▶ Data lines:
* * * * * * *

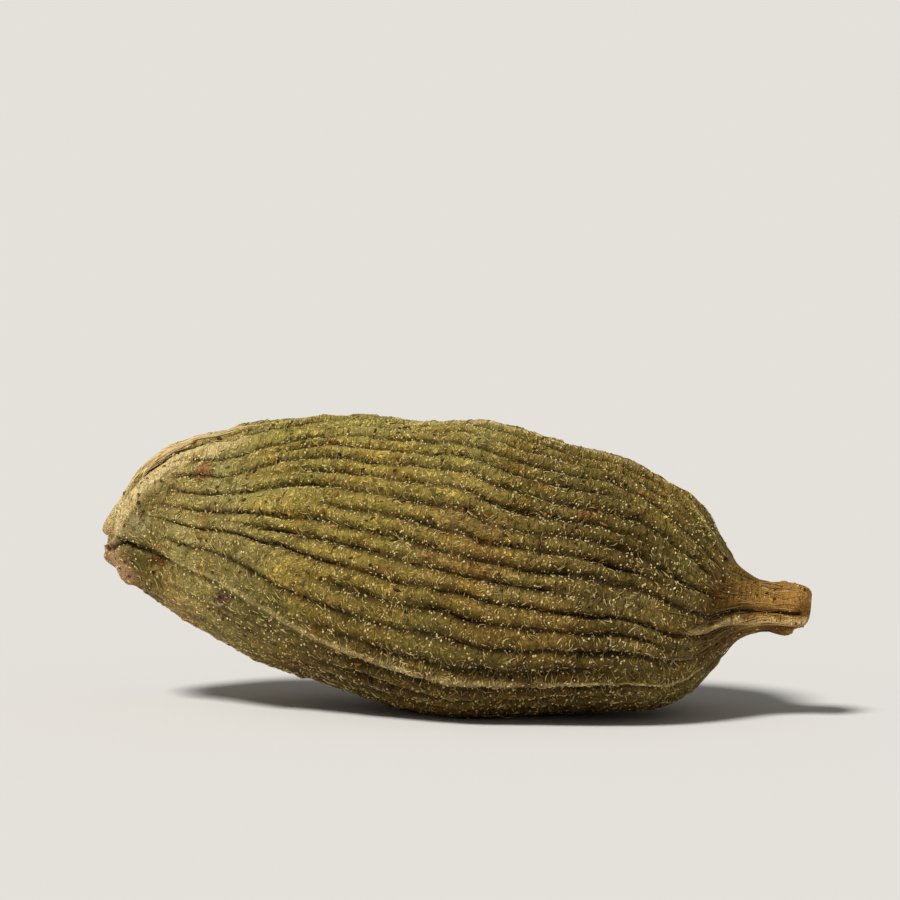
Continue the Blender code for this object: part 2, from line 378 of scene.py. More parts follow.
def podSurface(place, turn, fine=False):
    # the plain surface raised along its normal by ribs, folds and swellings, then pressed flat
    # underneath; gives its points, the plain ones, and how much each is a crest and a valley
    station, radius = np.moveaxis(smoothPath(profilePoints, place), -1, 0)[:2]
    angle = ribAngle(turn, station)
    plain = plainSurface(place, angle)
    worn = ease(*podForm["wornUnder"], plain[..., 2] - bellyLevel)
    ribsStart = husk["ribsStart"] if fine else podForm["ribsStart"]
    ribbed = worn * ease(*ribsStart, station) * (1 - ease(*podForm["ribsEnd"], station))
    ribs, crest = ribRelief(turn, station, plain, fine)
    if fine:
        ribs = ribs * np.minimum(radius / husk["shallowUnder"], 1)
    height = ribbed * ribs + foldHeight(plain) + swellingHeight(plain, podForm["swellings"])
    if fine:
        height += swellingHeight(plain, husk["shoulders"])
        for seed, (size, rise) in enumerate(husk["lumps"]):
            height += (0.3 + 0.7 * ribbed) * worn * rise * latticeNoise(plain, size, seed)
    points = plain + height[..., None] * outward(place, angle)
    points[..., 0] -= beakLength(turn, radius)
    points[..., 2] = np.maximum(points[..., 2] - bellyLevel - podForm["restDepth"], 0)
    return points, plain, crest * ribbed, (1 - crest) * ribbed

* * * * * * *

▶ Short exercise: Set down the listing in full, keeping every word exactly as it is.

▶ Final result:
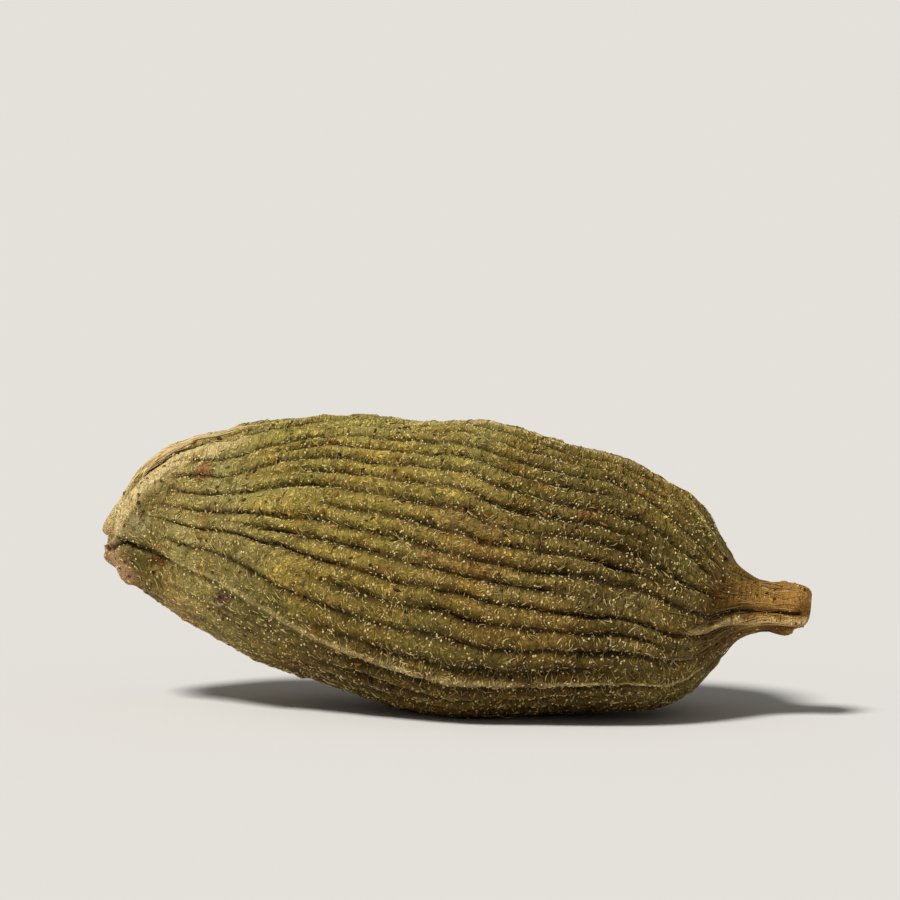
Continue the Blender code for this object: part 2, from line 378 of scene.py. More parts follow.
def podSurface(place, turn, fine=False):
    # the plain surface raised along its normal by ribs, folds and swellings, then pressed flat
    # underneath; gives its points, the plain ones, and how much each is a crest and a valley
    station, radius = np.moveaxis(smoothPath(profilePoints, place), -1, 0)[:2]
    angle = ribAngle(turn, station)
    plain = plainSurface(place, angle)
    worn = ease(*podForm["wornUnder"], plain[..., 2] - bellyLevel)
    ribsStart = husk["ribsStart"] if fine else podForm["ribsStart"]
    ribbed = worn * ease(*ribsStart, station) * (1 - ease(*podForm["ribsEnd"], station))
    ribs, crest = ribRelief(turn, station, plain, fine)
    if fine:
        ribs = ribs * np.minimum(radius / husk["shallowUnder"], 1)
    height = ribbed * ribs + foldHeight(plain) + swellingHeight(plain, podForm["swellings"])
    if fine:
        height += swellingHeight(plain, husk["shoulders"])
        for seed, (size, rise) in enumerate(husk["lumps"]):
            height += (0.3 + 0.7 * ribbed) * worn * rise * latticeNoise(plain, size, seed)
    points = plain + height[..., None] * outward(place, angle)
    points[..., 0] -= beakLength(turn, radius)
    points[..., 2] = np.maximum(points[..., 2] - bellyLevel - podForm["restDepth"], 0)
    return points, plain, crest * ribbed, (1 - crest) * ribbed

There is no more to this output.